:: Exercise instructions ::
State how many lines of the entries include the string "that", please, leaving out everything but the number.

:: Records from a collection ::
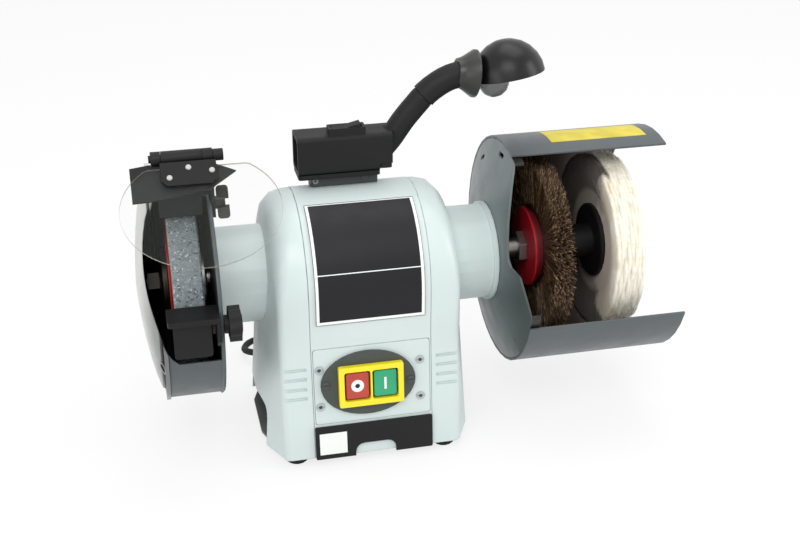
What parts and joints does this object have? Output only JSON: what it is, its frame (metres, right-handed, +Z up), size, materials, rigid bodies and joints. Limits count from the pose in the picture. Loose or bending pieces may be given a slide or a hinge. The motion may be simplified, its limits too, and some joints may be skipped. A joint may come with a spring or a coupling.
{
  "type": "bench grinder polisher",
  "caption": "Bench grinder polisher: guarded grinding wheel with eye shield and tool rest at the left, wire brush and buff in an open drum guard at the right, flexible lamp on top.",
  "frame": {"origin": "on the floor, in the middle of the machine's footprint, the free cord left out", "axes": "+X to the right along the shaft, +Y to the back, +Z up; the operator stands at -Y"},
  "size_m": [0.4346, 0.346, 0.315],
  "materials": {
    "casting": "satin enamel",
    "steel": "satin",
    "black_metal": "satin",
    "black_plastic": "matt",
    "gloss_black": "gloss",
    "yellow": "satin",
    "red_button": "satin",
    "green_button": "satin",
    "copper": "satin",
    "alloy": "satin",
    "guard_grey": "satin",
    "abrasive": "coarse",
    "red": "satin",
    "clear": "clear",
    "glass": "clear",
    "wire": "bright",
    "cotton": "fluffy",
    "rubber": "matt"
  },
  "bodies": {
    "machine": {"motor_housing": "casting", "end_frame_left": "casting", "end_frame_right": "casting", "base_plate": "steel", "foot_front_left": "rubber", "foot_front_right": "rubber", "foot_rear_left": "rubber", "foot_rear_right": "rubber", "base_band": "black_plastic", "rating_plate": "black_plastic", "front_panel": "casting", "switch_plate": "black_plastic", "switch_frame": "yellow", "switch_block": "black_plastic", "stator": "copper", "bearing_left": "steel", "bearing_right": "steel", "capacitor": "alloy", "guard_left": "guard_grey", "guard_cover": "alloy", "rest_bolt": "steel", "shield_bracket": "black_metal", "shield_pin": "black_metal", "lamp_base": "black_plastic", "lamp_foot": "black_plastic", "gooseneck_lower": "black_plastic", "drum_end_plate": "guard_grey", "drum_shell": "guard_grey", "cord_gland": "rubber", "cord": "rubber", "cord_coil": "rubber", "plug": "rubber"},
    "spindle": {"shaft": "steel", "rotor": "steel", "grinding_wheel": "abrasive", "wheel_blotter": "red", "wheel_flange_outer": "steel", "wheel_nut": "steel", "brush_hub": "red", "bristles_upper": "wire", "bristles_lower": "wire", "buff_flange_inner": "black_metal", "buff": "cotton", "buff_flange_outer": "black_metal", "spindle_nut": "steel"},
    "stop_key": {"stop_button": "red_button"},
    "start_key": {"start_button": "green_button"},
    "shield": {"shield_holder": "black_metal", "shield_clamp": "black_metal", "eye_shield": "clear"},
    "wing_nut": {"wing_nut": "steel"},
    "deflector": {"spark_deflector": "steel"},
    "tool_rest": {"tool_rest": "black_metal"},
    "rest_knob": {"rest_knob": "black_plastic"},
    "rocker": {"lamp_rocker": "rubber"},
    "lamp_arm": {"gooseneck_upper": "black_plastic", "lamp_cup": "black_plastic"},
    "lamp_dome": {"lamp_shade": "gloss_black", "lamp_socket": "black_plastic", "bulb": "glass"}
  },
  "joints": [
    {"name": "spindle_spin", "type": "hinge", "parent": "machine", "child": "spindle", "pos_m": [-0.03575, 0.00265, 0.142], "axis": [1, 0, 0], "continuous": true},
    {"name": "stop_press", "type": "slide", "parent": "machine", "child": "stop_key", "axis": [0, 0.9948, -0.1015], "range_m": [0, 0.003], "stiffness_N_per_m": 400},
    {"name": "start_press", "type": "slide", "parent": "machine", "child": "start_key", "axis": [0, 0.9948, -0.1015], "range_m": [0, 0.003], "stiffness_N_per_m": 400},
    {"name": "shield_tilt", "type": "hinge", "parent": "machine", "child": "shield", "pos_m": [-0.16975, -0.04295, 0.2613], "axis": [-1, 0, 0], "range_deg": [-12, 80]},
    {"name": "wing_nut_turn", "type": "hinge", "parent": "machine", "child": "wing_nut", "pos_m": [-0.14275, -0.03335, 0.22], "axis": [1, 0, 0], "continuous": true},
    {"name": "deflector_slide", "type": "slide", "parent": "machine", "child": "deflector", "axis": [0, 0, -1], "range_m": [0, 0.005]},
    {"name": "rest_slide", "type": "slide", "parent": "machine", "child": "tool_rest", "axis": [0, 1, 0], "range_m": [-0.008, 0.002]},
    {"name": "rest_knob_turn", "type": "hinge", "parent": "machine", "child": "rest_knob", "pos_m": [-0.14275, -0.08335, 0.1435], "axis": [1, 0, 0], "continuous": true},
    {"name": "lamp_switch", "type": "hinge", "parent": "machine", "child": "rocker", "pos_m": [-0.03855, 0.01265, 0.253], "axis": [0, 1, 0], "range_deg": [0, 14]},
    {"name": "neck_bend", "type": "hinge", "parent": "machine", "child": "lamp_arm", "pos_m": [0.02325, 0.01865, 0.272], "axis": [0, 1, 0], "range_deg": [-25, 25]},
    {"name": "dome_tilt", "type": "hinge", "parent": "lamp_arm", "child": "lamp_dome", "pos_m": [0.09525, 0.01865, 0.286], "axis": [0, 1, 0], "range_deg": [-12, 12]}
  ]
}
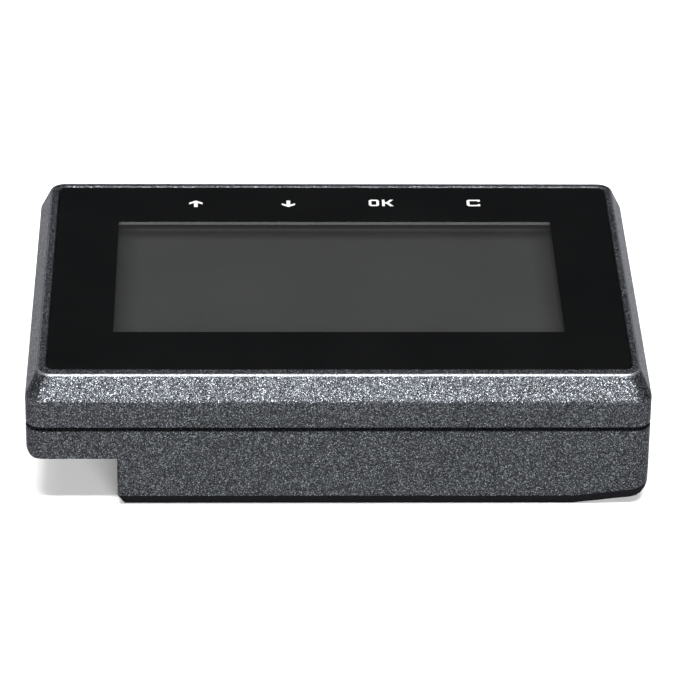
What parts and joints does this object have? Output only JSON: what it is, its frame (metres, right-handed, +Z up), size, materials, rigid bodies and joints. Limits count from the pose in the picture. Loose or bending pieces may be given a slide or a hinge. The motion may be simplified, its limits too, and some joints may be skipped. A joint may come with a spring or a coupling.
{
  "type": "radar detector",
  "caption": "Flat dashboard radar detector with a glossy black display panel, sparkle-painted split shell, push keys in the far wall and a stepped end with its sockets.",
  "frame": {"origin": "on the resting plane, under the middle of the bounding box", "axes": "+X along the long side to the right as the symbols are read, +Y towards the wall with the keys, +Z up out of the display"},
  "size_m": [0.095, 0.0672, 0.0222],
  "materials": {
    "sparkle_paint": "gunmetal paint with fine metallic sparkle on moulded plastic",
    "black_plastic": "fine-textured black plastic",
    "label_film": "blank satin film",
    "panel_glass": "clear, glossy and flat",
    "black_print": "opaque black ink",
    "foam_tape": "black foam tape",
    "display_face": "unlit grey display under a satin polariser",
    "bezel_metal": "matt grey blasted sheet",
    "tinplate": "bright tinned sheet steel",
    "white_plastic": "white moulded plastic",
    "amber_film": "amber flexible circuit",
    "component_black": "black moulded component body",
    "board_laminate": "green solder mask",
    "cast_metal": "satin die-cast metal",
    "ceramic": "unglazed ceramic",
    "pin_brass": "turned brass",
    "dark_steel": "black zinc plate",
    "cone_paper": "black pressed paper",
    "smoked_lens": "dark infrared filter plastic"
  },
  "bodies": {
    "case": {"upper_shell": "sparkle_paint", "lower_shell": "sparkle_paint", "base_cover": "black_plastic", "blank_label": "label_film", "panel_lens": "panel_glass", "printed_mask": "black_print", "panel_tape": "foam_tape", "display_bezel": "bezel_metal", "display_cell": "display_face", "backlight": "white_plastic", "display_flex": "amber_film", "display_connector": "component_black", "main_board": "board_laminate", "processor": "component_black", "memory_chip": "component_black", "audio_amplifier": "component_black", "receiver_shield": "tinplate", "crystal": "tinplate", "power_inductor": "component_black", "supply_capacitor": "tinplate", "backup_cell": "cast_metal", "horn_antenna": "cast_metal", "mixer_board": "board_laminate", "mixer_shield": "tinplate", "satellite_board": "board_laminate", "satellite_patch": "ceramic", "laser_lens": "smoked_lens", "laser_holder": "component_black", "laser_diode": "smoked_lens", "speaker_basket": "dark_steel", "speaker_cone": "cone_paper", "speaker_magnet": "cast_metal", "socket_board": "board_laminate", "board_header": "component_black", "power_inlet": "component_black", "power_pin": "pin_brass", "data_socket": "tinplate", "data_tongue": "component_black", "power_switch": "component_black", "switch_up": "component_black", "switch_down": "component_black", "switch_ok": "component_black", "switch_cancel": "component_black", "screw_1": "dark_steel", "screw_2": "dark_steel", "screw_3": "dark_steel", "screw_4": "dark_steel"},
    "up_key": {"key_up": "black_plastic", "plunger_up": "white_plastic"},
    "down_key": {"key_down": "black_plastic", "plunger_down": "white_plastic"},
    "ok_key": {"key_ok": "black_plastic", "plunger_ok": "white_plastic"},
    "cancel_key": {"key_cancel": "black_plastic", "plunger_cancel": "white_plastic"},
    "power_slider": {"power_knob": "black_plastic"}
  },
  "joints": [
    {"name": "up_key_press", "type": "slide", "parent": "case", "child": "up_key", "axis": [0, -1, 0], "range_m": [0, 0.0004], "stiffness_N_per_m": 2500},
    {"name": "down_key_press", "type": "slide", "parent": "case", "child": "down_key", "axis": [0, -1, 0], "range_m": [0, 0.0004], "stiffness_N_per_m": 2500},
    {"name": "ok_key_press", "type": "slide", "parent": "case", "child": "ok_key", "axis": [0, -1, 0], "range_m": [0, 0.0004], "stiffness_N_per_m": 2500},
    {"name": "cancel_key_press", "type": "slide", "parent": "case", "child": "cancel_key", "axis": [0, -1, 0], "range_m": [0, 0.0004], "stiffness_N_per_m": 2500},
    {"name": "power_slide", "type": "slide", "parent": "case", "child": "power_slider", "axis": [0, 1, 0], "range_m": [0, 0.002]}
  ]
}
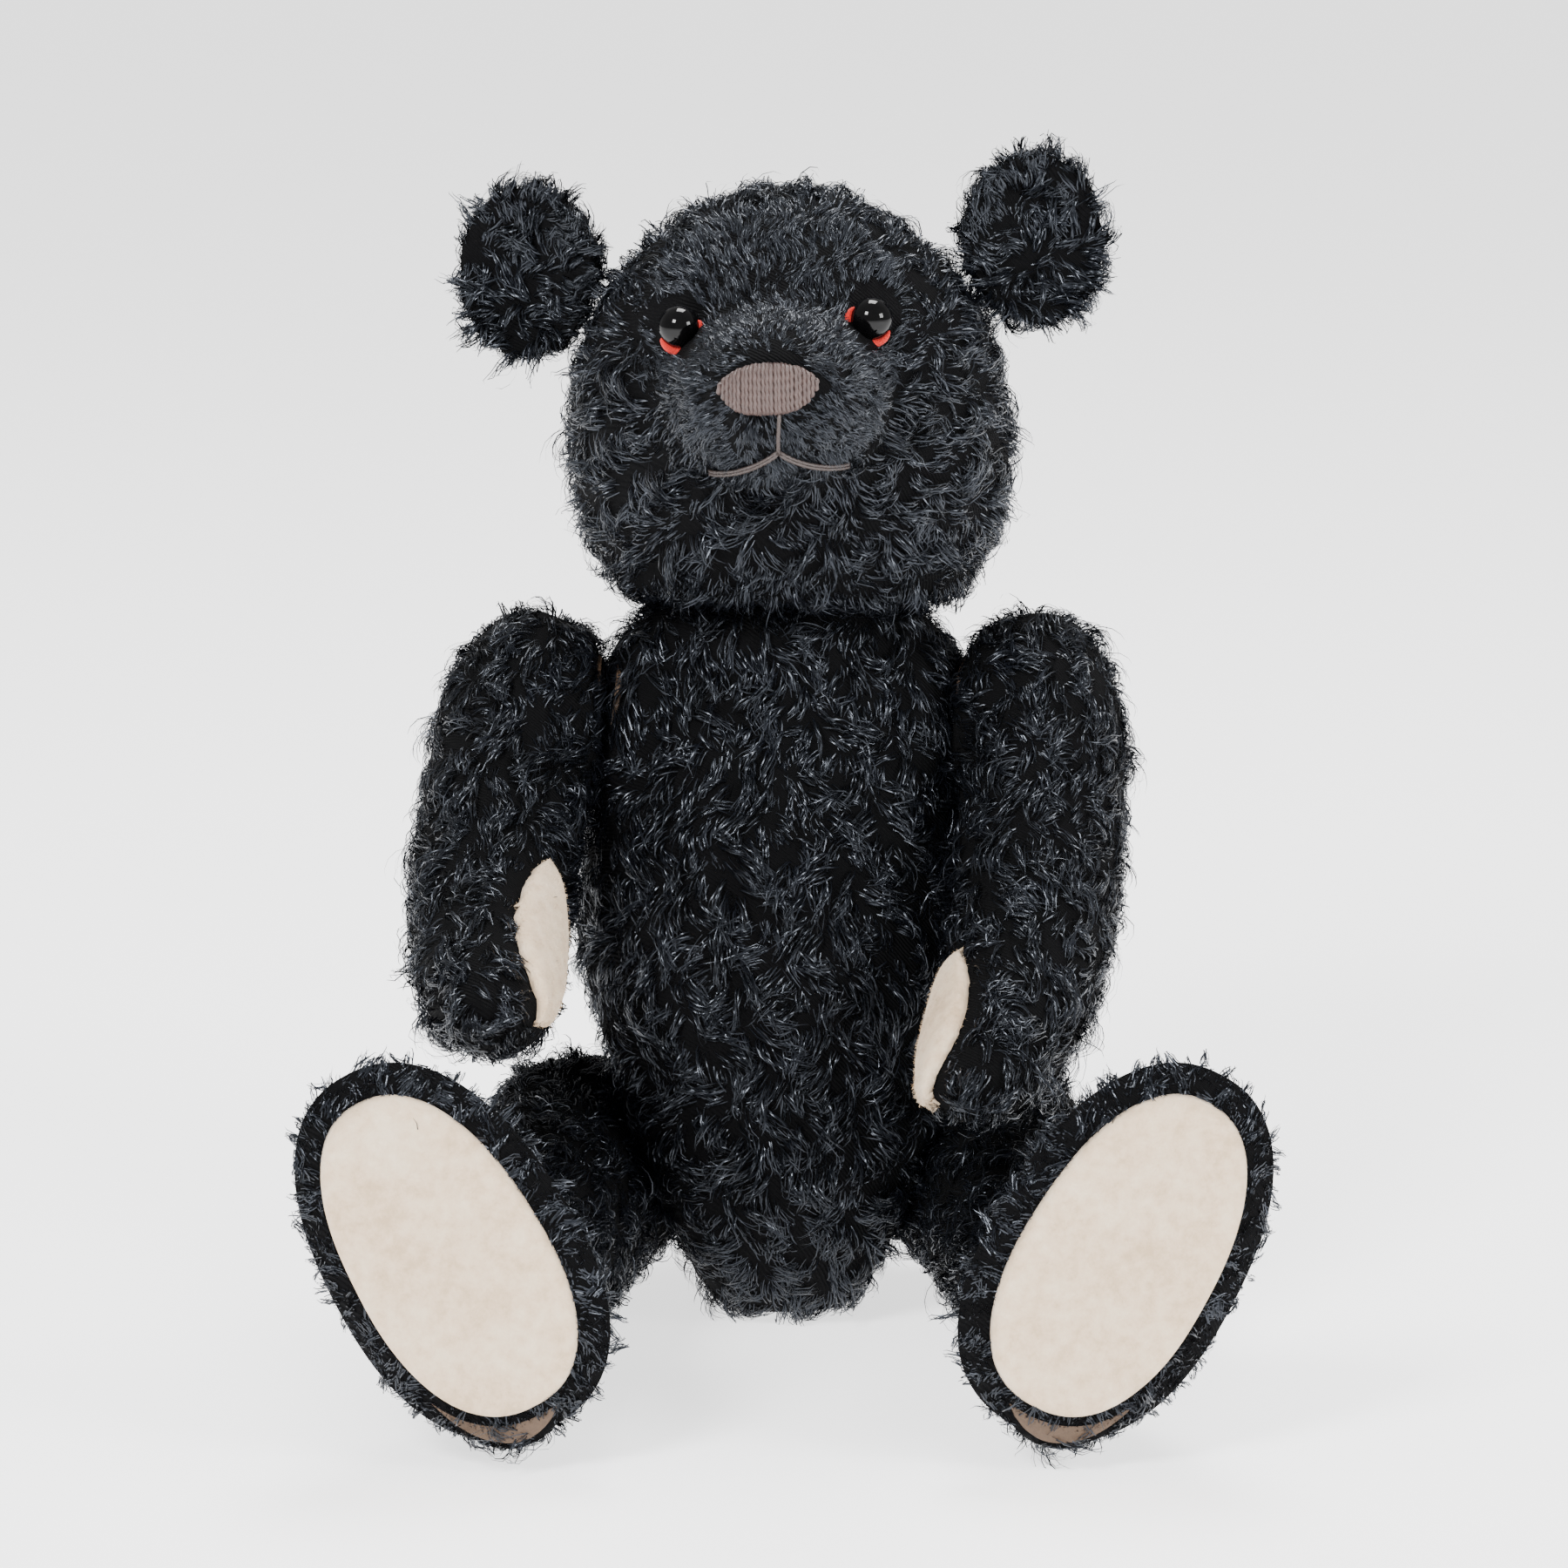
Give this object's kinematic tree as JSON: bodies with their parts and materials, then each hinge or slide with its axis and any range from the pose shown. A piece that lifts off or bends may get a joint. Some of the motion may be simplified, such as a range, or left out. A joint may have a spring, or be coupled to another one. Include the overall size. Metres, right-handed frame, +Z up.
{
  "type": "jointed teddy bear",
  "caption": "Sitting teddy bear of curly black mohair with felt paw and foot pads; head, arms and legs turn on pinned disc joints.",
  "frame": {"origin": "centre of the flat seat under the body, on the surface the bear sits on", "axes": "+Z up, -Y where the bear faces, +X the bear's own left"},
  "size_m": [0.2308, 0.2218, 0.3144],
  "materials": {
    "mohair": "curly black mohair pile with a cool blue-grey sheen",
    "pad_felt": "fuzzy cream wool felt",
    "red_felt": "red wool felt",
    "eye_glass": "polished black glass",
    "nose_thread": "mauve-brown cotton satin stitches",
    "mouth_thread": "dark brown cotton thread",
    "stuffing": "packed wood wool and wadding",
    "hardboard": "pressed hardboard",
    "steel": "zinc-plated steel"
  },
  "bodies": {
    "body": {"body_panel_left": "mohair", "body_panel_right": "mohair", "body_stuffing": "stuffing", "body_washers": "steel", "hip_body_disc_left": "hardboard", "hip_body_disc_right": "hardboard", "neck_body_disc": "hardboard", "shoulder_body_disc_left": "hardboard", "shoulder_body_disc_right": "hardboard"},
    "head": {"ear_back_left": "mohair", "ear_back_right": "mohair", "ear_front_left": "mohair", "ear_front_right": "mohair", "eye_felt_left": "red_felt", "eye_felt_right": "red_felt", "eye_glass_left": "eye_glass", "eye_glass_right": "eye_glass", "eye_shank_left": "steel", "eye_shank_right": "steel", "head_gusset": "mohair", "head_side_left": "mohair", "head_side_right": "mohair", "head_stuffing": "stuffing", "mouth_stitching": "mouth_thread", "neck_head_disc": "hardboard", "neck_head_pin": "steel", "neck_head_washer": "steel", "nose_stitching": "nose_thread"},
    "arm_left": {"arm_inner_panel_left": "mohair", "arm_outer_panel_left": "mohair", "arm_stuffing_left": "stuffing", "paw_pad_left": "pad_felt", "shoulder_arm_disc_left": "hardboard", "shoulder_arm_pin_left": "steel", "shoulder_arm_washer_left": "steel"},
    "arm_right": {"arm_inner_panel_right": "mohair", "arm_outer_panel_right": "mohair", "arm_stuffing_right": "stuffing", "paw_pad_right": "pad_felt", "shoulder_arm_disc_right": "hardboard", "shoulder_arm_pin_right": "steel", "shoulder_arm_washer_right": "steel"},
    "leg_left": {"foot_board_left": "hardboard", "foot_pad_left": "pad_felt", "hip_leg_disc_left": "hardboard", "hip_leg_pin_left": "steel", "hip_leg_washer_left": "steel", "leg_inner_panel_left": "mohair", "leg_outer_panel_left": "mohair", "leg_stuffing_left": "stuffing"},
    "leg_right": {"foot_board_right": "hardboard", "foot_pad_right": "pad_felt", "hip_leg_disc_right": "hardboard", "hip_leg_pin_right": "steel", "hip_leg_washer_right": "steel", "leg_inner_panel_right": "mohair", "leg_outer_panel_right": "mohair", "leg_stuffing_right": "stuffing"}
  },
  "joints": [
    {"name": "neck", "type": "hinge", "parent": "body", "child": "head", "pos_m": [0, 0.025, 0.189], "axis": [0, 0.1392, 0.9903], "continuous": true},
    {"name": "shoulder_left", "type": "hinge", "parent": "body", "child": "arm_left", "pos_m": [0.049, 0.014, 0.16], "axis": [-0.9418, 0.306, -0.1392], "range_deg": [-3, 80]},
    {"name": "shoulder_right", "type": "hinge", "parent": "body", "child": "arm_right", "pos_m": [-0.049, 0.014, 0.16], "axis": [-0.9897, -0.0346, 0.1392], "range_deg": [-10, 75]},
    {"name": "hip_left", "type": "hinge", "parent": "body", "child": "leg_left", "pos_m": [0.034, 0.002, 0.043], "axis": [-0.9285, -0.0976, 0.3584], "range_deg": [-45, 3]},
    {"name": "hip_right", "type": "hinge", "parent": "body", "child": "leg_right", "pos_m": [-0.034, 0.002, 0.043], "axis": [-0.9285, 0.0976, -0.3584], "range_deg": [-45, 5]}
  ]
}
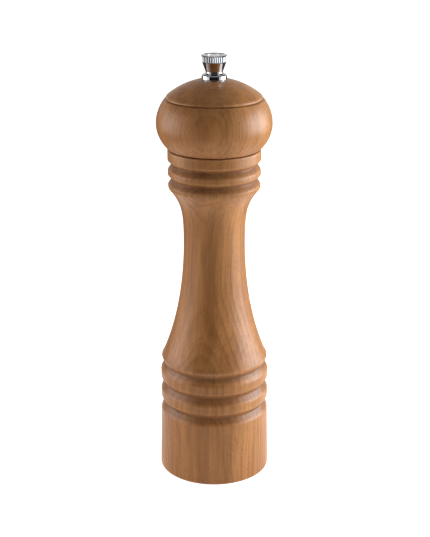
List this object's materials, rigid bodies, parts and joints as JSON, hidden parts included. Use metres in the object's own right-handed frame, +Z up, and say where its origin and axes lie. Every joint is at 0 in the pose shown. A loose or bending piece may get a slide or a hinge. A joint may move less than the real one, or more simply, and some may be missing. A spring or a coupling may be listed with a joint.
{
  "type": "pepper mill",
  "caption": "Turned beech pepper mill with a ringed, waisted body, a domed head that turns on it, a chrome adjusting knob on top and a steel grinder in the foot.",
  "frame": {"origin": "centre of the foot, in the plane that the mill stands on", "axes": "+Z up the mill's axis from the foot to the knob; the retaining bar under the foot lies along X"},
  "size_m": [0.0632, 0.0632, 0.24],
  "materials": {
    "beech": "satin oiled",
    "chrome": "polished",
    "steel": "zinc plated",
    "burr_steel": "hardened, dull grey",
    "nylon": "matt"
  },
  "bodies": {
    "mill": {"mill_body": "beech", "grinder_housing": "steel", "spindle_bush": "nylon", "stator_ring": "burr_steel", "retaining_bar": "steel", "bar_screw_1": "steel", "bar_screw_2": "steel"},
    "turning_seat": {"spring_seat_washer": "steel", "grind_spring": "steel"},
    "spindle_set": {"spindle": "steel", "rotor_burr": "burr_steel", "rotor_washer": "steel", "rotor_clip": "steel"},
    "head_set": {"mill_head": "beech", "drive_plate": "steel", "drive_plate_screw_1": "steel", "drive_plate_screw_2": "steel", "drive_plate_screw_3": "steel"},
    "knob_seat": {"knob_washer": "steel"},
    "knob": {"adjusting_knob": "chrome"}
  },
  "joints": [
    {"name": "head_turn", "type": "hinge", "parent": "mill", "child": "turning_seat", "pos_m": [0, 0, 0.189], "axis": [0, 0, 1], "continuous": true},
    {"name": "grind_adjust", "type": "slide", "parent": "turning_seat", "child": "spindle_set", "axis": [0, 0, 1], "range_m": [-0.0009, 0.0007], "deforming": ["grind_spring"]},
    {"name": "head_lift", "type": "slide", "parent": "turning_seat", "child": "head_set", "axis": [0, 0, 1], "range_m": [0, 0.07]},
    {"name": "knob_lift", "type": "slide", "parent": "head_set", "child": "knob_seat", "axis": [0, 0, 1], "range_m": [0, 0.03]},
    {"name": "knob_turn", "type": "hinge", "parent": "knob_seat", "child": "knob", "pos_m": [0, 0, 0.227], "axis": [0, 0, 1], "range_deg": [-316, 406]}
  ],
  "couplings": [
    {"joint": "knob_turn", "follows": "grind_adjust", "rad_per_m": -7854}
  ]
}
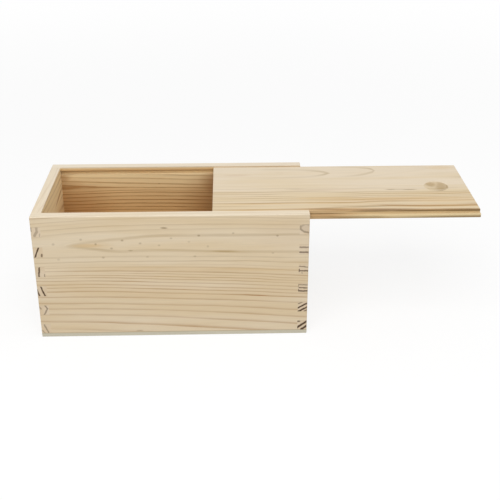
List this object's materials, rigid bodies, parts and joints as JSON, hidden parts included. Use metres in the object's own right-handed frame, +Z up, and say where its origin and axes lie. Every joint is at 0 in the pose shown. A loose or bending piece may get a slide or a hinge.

:: Solution ::
3